Referee : Bill Friday

Linesmen : Neil Armstrong, John D'Amico

Source: Podnieks

==Rosters==

 East Division All-Stars
- Coach: Harry Sinden (Boston Bruins)

| # | Nat. | Player | Pos. | Team |
Goaltenders
| 1 | CAN | Ed Giacomin |  | New York Rangers |
| 30 | CAN | Gilles Villemure |  | New York Rangers |
Defencemen
| 2 | CAN | Brad Park |  | New York Rangers |
| 3 | CAN | J. C. Tremblay |  | Montreal Canadiens |
| 4 | CAN | Bobby Orr |  | Boston Bruins |
| 5 | CAN | Dale Tallon |  | Vancouver Canucks |
| 15 | CAN | Jim Neilson |  | New York Rangers |
| 20 | CAN | Dallas Smith |  | Boston Bruins |
Forwards
| 6 | CAN | Johnny Bucyk | LW | Boston Bruins |
| 7 | CAN | Phil Esposito | C | Boston Bruins |
| 8 | CAN | Ken Hodge | RW | Boston Bruins |
| 9 | CAN | Gordie Howe | RW | Detroit Red Wings |
| 10 | CAN | Ed Westfall * | RW | Boston Bruins |
| 11 | CAN | Gilbert Perreault | C | Buffalo Sabres |
| 12 | CAN | Yvan Cournoyer | RW | Montreal Canadiens |
| 14 | CAN | Dave Keon | C | Toronto Maple Leafs |
| 17 | CAN | Dave Balon | LW | New York Rangers |
| 18 | CAN | Jean Ratelle | C | New York Rangers |
| 21 | CAN | Peter Mahovlich | C | Montreal Canadiens |
| 27 | CAN | Frank Mahovlich | LW | Montreal Canadiens |

West Division All-Stars
- Coach: Scotty Bowman (St.
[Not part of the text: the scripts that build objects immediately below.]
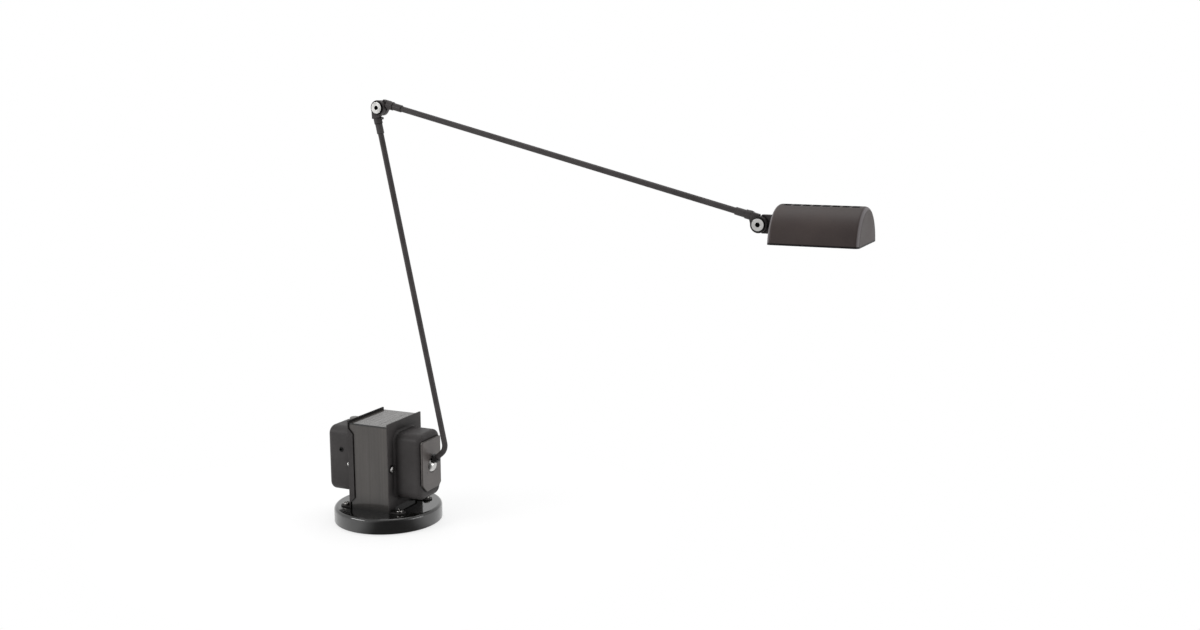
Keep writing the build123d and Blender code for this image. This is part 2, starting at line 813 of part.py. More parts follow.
def reflector():
    """A half-round trough with flat wings that reach the shade's walls."""
    x0 = holder_face() + 1
    x1 = head_x1 - shade_wall - reflector_end_gap
    z0 = head_z0 + reflector_rise
    trough = rod_x(reflector_radius, x0, x1, 0, z0) - rod_x(reflector_radius - reflector_thickness, x0, x1, 0, z0)
    trough &= box(x0, x1, -reflector_radius, reflector_radius, z0, z0 + reflector_radius)
    wall_y = sqrt((shade_radius - shade_wall) ** 2 - (reflector_rise + shade_drop + reflector_thickness) ** 2)
    wing_y = wall_y - free_gap
    for side in (-1, 1):
        near = side * (reflector_radius - reflector_thickness)
        far = side * wing_y
        trough += box(x0, x1, min(near, far), max(near, far), z0, z0 + reflector_thickness)
    return trough


def bulb_start():
    return holder_face() + free_gap


def bulb_capsule():
    """The glass capsule: a pinched base, a hollow tube and a round end."""
    x0 = bulb_start()
    x1 = x0 + pinch_length
    z = head_pin[1]
    pinch = box(x0, x1 + bulb_glass, -pinch_width / 2, pinch_width / 2, z - pinch_thickness / 2,
                z + pinch_thickness / 2)
    straight = bulb_length - bulb_radius
    body = rod_x(bulb_radius, x1, x1 + straight, 0, z) + ball_at(bulb_radius, x1 + straight, z)
    bore = bulb_radius - bulb_glass
    hollow = rod_x(bore, x1 + bulb_glass * 2, x1 + straight, 0, z) + ball_at(bore, x1 + straight, z)
    glass = pinch + body - hollow
    for y in bulb_pin_rows():
        glass -= rod_x(pin_radius + slip_fit, x0, x1 + bulb_glass * 2, y, z)
    return glass


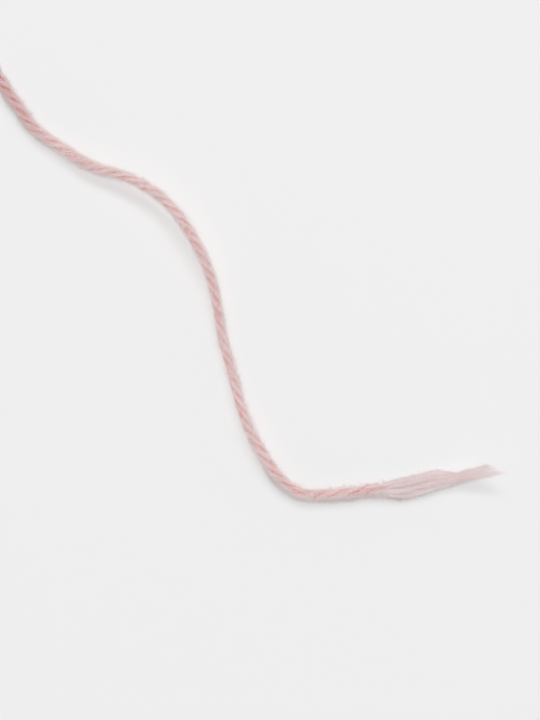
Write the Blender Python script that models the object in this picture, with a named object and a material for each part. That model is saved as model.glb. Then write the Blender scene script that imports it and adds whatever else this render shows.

Louis Blues)

| # | Nat. | Player | Pos. | Team |
Goaltenders
| 30 | CAN | Ernie Wakely |  | St. Louis Blues |
| 35 | CAN | Tony Esposito |  | Chicago Black Hawks |
Defencemen
| 2 | CAN | Bill White |  | Chicago Black Hawks |
| 3 | CAN | Keith Magnuson |  | Chicago Black Hawks |
| 4 | CAN | Ted Harris |  | Minnesota North Stars |
| 5 | USA | Doug Roberts |  | California Golden Seals |
| 8 | CAN | Barclay Plager |  | St. Louis Blues |
| 12 | CAN | Pat Stapleton |  | Chicago Black Hawks |
Forwards
| 6 | CAN | Pit Martin | C | Chicago Black Hawks |
| 7 | CAN | Red Berenson | C | St. Louis Blues |
| 9 | CAN | Bobby Hull | LW | Chicago Black Hawks |
| 10 | CAN | Dennis Hull | LW | Chicago Black Hawks |
| 11 | CAN | Gary Sabourin | RW | St. Louis Blues |
| 14 | CAN | Tim Ecclestone | LW | St. Louis Blues |
| 15 | CAN | Bobby Clarke | C | Philadelphia Flyers |
| 16 | CAN | Chico Maki | RW | Chicago Black Hawks |
| 17 | CAN | Bill Flett | RW | Los Angeles Kings |
| 20 | CAN | Danny Grant | LW | Minnesota North Stars |
| 21 | CAN | Stan Mikita | C | Chicago Black Hawks |
| 22 | CAN | Greg Polis + | LW | Pittsburgh Penguins |

G = Goaltenders; D = Defencemen; C = Center; LW/RW = Left Wing/Right Wing

Source: Podnieks

- Westfall was named as an injury replacement for Bruins right wing John McKenzie, who had been named but was injured.
+ Polis was named to replace Penguins right wing Ken Schinkel, who had been named but was injured.